Les résultats concernant les liens entre les jeunes Autochtones de la rue et leurs familles soulignent l'importance de tenir compte des traditions ethniques ou culturelles dans les expériences des jeunes de la rue et les interventions menées à leur endroit. À titre d'exemple, une étude sur les jeunes Autochtones de la rue de Saskatoon démontre qu'il n'y a pas de frontière stricte entre le foyer et la rue. En effet, un jeune peut avoir quitté la maison sans que l'on considère qu'il se soit enfuit dans le sens habituel du terme. En fait, le jeune « …reste en contact avec sa famille et, de façon intermittente, avec des établissements comme les écoles »

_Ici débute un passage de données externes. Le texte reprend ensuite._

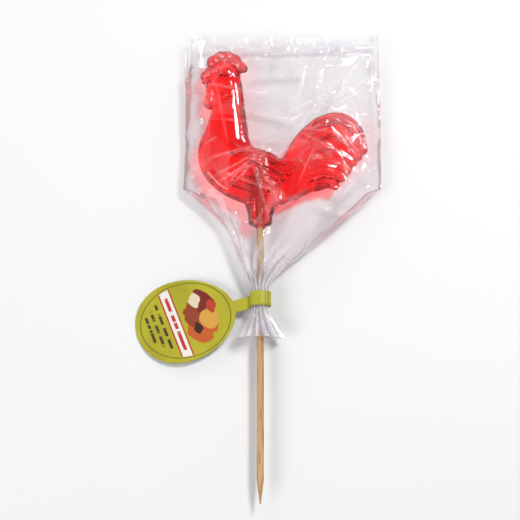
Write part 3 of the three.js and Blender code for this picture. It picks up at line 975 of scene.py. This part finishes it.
def card_faces(rows, columns, flip=False):
    """Faces of a card: the grid of its upper points, that of its lower ones, and a rim between them."""
    count = rows * columns
    faces = grid_faces(rows, columns, flip=flip) + grid_faces(rows, columns, count, flip=not flip)
    index = np.arange(count).reshape(rows, columns)
    rim = np.concatenate([index[:, 0], index[-1, 1:], index[-2::-1, -1], index[0, -2:0:-1]])
    after = np.roll(rim, -1)
    a, b = (after, rim) if flip else (rim, after)
    return faces + np.stack([a, b, b + count, a + count], 1).tolist()


def make_label(front, back):
    rows, columns = LABEL_GRID
    start = LOOP_RADIUS - 0.05
    along = start + (LABEL_END - start) * np.sin(np.linspace(0, 1, rows) * math.pi / 2)
    half = np.maximum(label_half_width(along), 0.02)
    across = half[:, None] * np.linspace(-1, 1, columns)[None, :]
    along = np.repeat(along[:, None], columns, 1)
    sides = [on_sheet(along, across, above).reshape(-1, 3) for above in (PAPER / 2, -PAPER / 2)]
    piece = new_piece("oval_label", np.concatenate(sides), card_faces(rows, columns), [front, back])
    mesh = piece.data
    is_back = np.arange(len(mesh.polygons)) >= (rows - 1) * (columns - 1)
    mesh.polygons.foreach_set("material_index", is_back.astype(np.int32))
    flat = np.stack([(along.ravel() - LABEL_NEAR) / LABEL_LENGTH, across.ravel() / LABEL_WIDTH + 0.5], 1)
    corners = values_of(mesh.loops, "vertex_index", 1, np.int32).ravel()
    print_map = mesh.uv_layers.new(name="print")
    print_map.data.foreach_set("uv", np.concatenate([flat, flat])[corners].ravel())
    return piece


def make_loop(material):
    """The label's strip wound once round the gathered neck, its end lying over its start."""
    steps, across = LOOP_GRID
    turns = np.linspace(0, 2 * math.pi * LOOP_TURNS, steps)[:, None]
    widths = np.linspace(-LOOP_WIDTH / 2, LOOP_WIDTH / 2, across)
    sides = []
    for lift in (0, PAPER * 0.75):
        radius = LOOP_RADIUS + lift + PAPER * 0.9 * turns / turns[-1]
        place = np.broadcast_arrays(radius * np.cos(turns), LOOP_MIDDLE + widths, radius * np.sin(turns))
        sides.append(np.stack(place, -1).reshape(-1, 3))
    return new_piece("label_loop", np.concatenate(sides), card_faces(*LOOP_GRID, flip=True), [material])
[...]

(Caputo, Weiler et Kelly, 1994a, p. 10). Bien que les conflits familiaux et les abus sont mentionnés (p. 30) comme des raisons pour avoir quitté la maison, l'étude de Saskatoon n'offre pas d'information spécifique sur les types d'abus vécus à la maison par les jeunes Autochtones. À cet égard, on pourrait examiner des rapports isolés et des articles récents parus dans les médias concernant l'importance des abus sexuels dans les familles autochtones, qui sont souvent le résultat d'expériences vécues dans les pensionnats. Les rapports et articles suggèrent l'existence de liens entre ce phénomène et les antécédents familiaux des Autochtones. Les raisons pour lesquelles les jeunes Autochtones de la rue de Saskatoon demeurent en contact avec leurs amis et leur foyer, alors que les jeunes de la rue non-Autochtones qui ont été abusés sexuellement ne le font pas, ne sont analysées nulle part dans la littérature.

Pour ce qui est de l'utilisation des services, les écrits s'accordent pour noter l'absence de services et de ressources sensibles à la culture des jeunes Autochtones qui vivent dans la rue (p. ex. Caputo, Weiler et Kelly, 1994a, p. 11). Il serait utile de réaliser des études tenant compte des différences culturelles dans les familles en vue d'élaborer des services plus appropriés sur le plan culturel et donc, sans doute, plus efficaces.